Previous talks at the SCCS Colloquium

Alexander Puscas: Code Generation for Small Matrix Multiplication Kernels Targeting Arm SVE

SCCS Colloquium |


The Fujitsu A64FX and the inclusion of Arm’s SVE have shown promising results in the field of HPC. Especially for numerical applications, the novel extension of the Aarch64 ISA has been shown to yield significant performance boosts for applications that are correctly ported to Arm architectures. This work extends the matrix multiplication kernel generator PSpaMM to allow generating SVE instructions and analyzes the measured results.
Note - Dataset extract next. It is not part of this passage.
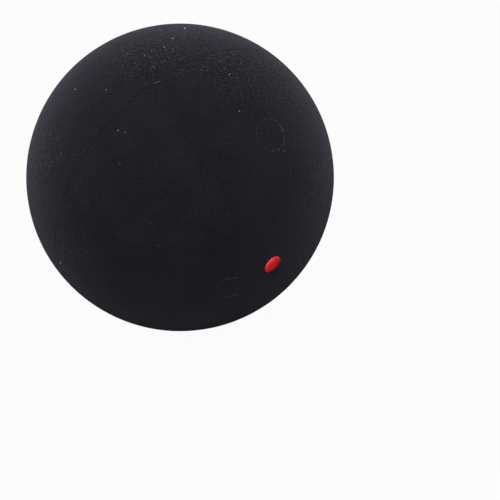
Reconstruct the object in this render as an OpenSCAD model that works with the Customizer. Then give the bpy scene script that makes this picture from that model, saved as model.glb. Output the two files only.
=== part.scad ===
// Squash ball of the single-dot kind: a hollow rubber ball, moulded as two half
// shells that are bonded rim to rim and buffed, then marked with a dab of paint
// for its speed and printed on the far side with a plain band of slanted bars.
// The origin is the centre of the ball. The moulding axis runs along Y, with the
// speed dot on the -Y pole and the print round the +Y pole, so the seam lies in
// the XZ plane. All sizes are in millimetres.

/* [Ball] */
// Outside diameter of the finished ball
ball_d = 40; // [36:0.5:44]
// Thickness of the moulded rubber wall
wall_t = 4.8; // [4:0.1:6]

/* [Seam] */
// Thickness of the cured bonding film between the two rims
film_t = 0.08; // [0.06:0.02:0.4]
// Depth of the hairline that the film leaves open at the outside
hairline_depth = 0.03; // [0.02:0.01:0.3]
// Leg of the bevel that buffing leaves on the outside edge of each rim
edge_bevel = 0.02; // [0.02:0.01:0.1]
// Leg of the chamfer on the inside edge of each rim
rim_chamfer = 0.8; // [0.4:0.1:1.5]
// Height by which the bead of bonding solution stands into the cavity
bead_rise = 0.25; // [0.1:0.05:0.5]

/* [Speed dot] */
// Diameter of the dab of paint where it meets the rubber
dot_d = 2.5; // [2:0.1:4]
// Height of the dab above the surface of the ball
dot_h = 0.4; // [0.36:0.02:0.7]
// Radius of the dab's rounded shoulder
dot_shoulder_r = 0.3; // [0.2:0.05:0.6]
// Angle at which the edge of the dab meets the rubber, in degrees
dot_edge_angle = 70; // [50:5:75]

/* [Print] */
// Length of the printed band from tip to tip, measured straight across
band_l = 28; // [16:1:32]
// Height of the printed band
band_h = 3.5; // [2:0.1:5]
// Number of bars
bar_count = 13; // [5:2:17]
// Share of its own pitch that the middle bar fills
middle_bar_share = 0.74; // [0.4:0.02:0.86]
// Share of its own pitch that the bars at the two tips fill
tip_bar_share = 0.24; // [0.16:0.02:0.4]
// Slant of the bars away from upright, in degrees
bar_slant = 20; // [0:1:35]
// Thickness of the ink
ink_t = 0.05; // [0.03:0.01:0.1]

/* [Hidden] */

// Number of steps that a full circle is drawn in
$fn = 360;
// Length by which every cut runs past the solid that it cuts
overrun = 1;

ball_r = ball_d / 2;
cavity_r = ball_r - wall_t;
rim_y = film_t / 2;

// The dab's half section is two arcs that run into each other: a shoulder that
// starts on the rubber at the dab's edge, and a flatter crown across the axis.
dot_top_y = ball_r + dot_h;
dot_foot_y = sqrt(pow(ball_r, 2) - pow(dot_d / 2, 2));
shoulder_x = dot_d / 2 - dot_shoulder_r * sin(dot_edge_angle);
shoulder_y = dot_foot_y - dot_shoulder_r * cos(dot_edge_angle);
shoulder_drop = dot_top_y - shoulder_y;
crown_r = (pow(shoulder_x, 2) + pow(shoulder_drop, 2) - pow(dot_shoulder_r, 2))
        / (shoulder_drop - dot_shoulder_r) / 2;
crown_y = dot_top_y - crown_r;

rubber_colour = "#232228";
bond_colour = "#17161a";
dot_colour = "#c4242a";
ink_colour = "#c9c9c6";

// Everything that revolves is drawn as a half section: X is the distance from
// the moulding axis, and Y runs along the axis from the seam to the pole.

// A right-angled corner cut at 45 degrees, with its legs along the rim face and
// the wall, and pointing inwards for side -1 or outwards for side 1
module rim_edge_cut(edge_x, leg, side) {
    translate([edge_x, rim_y])
        polygon([
            [-side * (leg + overrun), -overrun],
            [side * overrun, leg + overrun],
            [side * overrun, -overrun],
        ]);
}

// Section of a half shell: the wall, cut flat at its rim face, with the inside
// edge chamfered to hold the bead and the outside edge just broken
module shell_section() {
    difference() {
        intersection() {
            circle(r = ball_r);
            translate([0, rim_y])
                square([ball_r, ball_r]);
        }
        circle(r = cavity_r);
        rim_edge_cut(cavity_r, rim_chamfer, -1);
        rim_edge_cut(ball_r, edge_bevel, 1);
    }
}

// Section of the bond: the film between the rim faces, and the bead that fills
// the valley between the two chamfers and rounds over into the cavity
module bond_section() {
    difference() {
        union() {
            translate([cavity_r, -rim_y])
                square([wall_t - hairline_depth, film_t]);
            translate([cavity_r + rim_chamfer, 0])
                circle(r = rim_chamfer + bead_rise);
        }
        shell_section();
        mirror([0, 1])
            shell_section();
    }
}

// Section of the dot: the crown as far as the line through both arcs' centres,
// where the shoulder takes over and turns down to the rubber
module dot_section() {
    difference() {
        union() {
            intersection() {
                translate([0, crown_y])
                    circle(r = crown_r);
                polygon([
                    [0, crown_y],
                    [shoulder_x, shoulder_y] + [shoulder_x, crown_r - shoulder_drop],
                    [0, dot_top_y + overrun],
                ]);
            }
            translate([shoulder_x, shoulder_y])
                circle(r = dot_shoulder_r);
        }
        circle(r = ball_r);
    }
}

// Turns a section about the moulding axis, with its pole towards -Y for end -1
// or towards +Y for end 1
module revolve_towards(end) {
    rotate([-end * 90, 0, 0])
        rotate_extrude()
            children();
}

// One bar of the band, seen flat: upright edges leaning over by the slant
module bar_outline(middle_x, width) {
    lean = band_h * tan(bar_slant);
    translate([middle_x, 0])
        polygon([
            [(-width - lean) / 2, -band_h / 2],
            [(width - lean) / 2, -band_h / 2],
            [(width + lean) / 2, band_h / 2],
            [(-width + lean) / 2, band_h / 2],
        ]);
}

// The whole band, seen flat: bars at an even pitch that grow thin to both tips
module band_outline() {
    lean = band_h * tan(bar_slant);
    pitch = (band_l - lean) / (bar_count - 1 + tip_bar_share);
    middle = (bar_count - 1) / 2;
    for (i = [0 : bar_count - 1]) {
        way_to_tip = abs(i - middle) / middle;
        share = middle_bar_share + (tip_bar_share - middle_bar_share) * way_to_tip;
        bar_outline((i - middle) * pitch, share * pitch);
    }
}

module dot_half_shell() {
    color(rubber_colour)
        revolve_towards(-1)
            shell_section();
}

module print_half_shell() {
    color(rubber_colour)
        revolve_towards(1)
            shell_section();
}

module seam_bond() {
    color(bond_colour)
        revolve_towards(1)
            bond_section();
}

module speed_dot() {
    color(dot_colour)
        revolve_towards(-1)
            dot_section();
}

// A soft pad presses the flat band straight onto the ball along Y, so each bar
// is the part of the ink layer that lies in line with its flat outline
module print_band() {
    color(ink_colour)
        intersection() {
            difference() {
                sphere(r = ball_r + ink_t);
                sphere(r = ball_r);
            }
            rotate([90, 0, 180])
                linear_extrude(height = ball_r + overrun)
                    band_outline();
        }
}

dot_half_shell();
print_half_shell();
seam_bond();
speed_dot();
print_band();
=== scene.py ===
"""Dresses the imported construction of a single-dot squash ball in its real finishes.

The ball is hollow, moulded as two half shells of black butyl rubber that are
bonded rim to rim and buffed matt. One pole has a raised dab of red paint for the
ball's speed, and the other a printed band of slanted bars. The frame has its
origin at the centre of the ball, the dot on the -Y pole, the seam in the XZ plane
and +Z up. Blender's unit is the metre, so sizes are written as millimetres times MM.
"""

import math

import bpy
import numpy as np
from mathutils import Matrix, Vector


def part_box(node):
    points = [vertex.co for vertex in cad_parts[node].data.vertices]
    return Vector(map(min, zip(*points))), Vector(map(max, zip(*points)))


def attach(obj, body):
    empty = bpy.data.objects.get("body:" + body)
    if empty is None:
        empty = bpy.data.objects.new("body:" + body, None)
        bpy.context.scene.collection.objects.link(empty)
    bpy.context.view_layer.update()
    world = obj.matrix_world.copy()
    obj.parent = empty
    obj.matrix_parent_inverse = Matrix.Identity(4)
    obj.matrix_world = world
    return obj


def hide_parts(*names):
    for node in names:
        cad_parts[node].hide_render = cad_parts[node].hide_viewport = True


bl_info = {
    "name": "Squash Ball",
    "version": (1, 0, 0),
    "blender": (4, 5, 0),
    "location": "3D View > Sidebar > Squash Ball",
    "description": "Dresses the construction of a squash ball in buffed rubber, paint and ink",
    "category": "Add Mesh",
}

MM = 0.001
BODY = "root"

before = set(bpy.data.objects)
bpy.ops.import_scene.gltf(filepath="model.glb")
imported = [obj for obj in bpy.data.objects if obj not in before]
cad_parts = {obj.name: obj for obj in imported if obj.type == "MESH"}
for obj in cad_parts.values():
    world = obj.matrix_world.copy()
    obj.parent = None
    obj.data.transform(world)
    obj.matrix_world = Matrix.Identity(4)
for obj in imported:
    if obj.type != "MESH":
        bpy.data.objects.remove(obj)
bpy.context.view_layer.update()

# Sizes that the construction already has, from the corners of its pieces' boxes.
# The rim face of a half shell lies at RIM_Y from the seam's middle plane.
SHELL_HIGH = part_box("dot_half_shell")[1]
DOT_LOW, DOT_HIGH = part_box("speed_dot")
BAND_LOW, BAND_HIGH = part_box("print_band")
BALL_R = SHELL_HIGH.x
RIM_Y = -SHELL_HIGH.y
DOT_R = DOT_HIGH.x
DOT_H = -DOT_LOW.y - BALL_R
BAND_L = BAND_HIGH.x - BAND_LOW.x
BAND_H = BAND_HIGH.z - BAND_LOW.z
INK_T = BAND_HIGH.y - BALL_R

# Number of points in which each curve is drawn
SHELL_TURN_POINTS = 440
SHELL_OUTSIDE_POINTS = 182
SHELL_EDGE_POINTS = 5
SHELL_INSIDE_POINTS = 26
DOT_TURN_POINTS = 96
DOT_CROWN_POINTS = 20
DOT_SHOULDER_POINTS = 16
DOT_UNDERSIDE_POINTS = 8
BAR_LENGTH_POINTS = 40

# Widths of the unevenness that buffing leaves in the shape of the shells
SWELL_W = 6.0 * MM
GRIT_W = 1.3 * MM
GRAIN_RELIEF_W = 0.45 * MM

# The dab: how far its underside lies in the rubber, so that no gap shows at its
# foot, the width of the lumps in its crown, and the share of its height by which
# they lower the crown on average
DOT_SINK = 0.08 * MM
DOT_LUMP_W = 0.7 * MM
DOT_SAG_SHARE = 0.06

# The ink of a bar: how far its long edges wander, and the width of one bend. It is
# drawn at a share of the construction's thickness, which keeps it inside its box,
# and its underside lies in the rubber by a share of that. At both ends it loses a
# share of its thickness, over a share of the bar's half length.
INK_WANDER = 0.035 * MM
INK_WANDER_W = 0.22 * MM
INK_DRAWN_SHARE = 0.98
INK_ROOT_SHARE = 0.9
INK_LOSS_SHARE = 0.8
BAR_END_SHARE = 0.04

# Patterns of the rubber and the bond: width W and height H of one bump or patch
BLOOM_W = 5.0 * MM
SPECK_W = 0.3 * MM
POWDER_W = 0.2 * MM
RING_WEAR_W = 0.45 * MM
BOND_LUMP_W = 0.4 * MM
BOND_LUMP_H = 0.02 * MM

# Patterns of the paint
BLOTCH_W = 0.8 * MM
ORANGE_PEEL_W = 0.35 * MM
ORANGE_PEEL_H = 0.04 * MM

# Patterns of the ink
INK_WEAR_W = 1.1 * MM
PINHOLE_W = 0.22 * MM
INK_POWDER_W = 0.12 * MM
INK_POWDER_H = 0.01 * MM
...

We benchmark multiplication kernels generated by PSpaMM containing SVE and NEON instructions, as well as matrix multiplication kernels generated by LIBXSMM. We show that SVE-based kernels can provide a performance boost of a factor of 6.3 for small matrix multiplication kernels when compared to PSpaMM’s NEON kernels. Benchmarks including dense-by-sparse multiplication kernels show that the SVE kernels achieve increased performances by a factor of 3.8 compared to their NEON counterparts. Finally, we observe that PSpaMM’s SVE generator can compete performance-wise with the more optimized math library LIBXSMM.

Bachelor's thesis submission talk (Informatics). Alexander is advised by Lukas Krenz.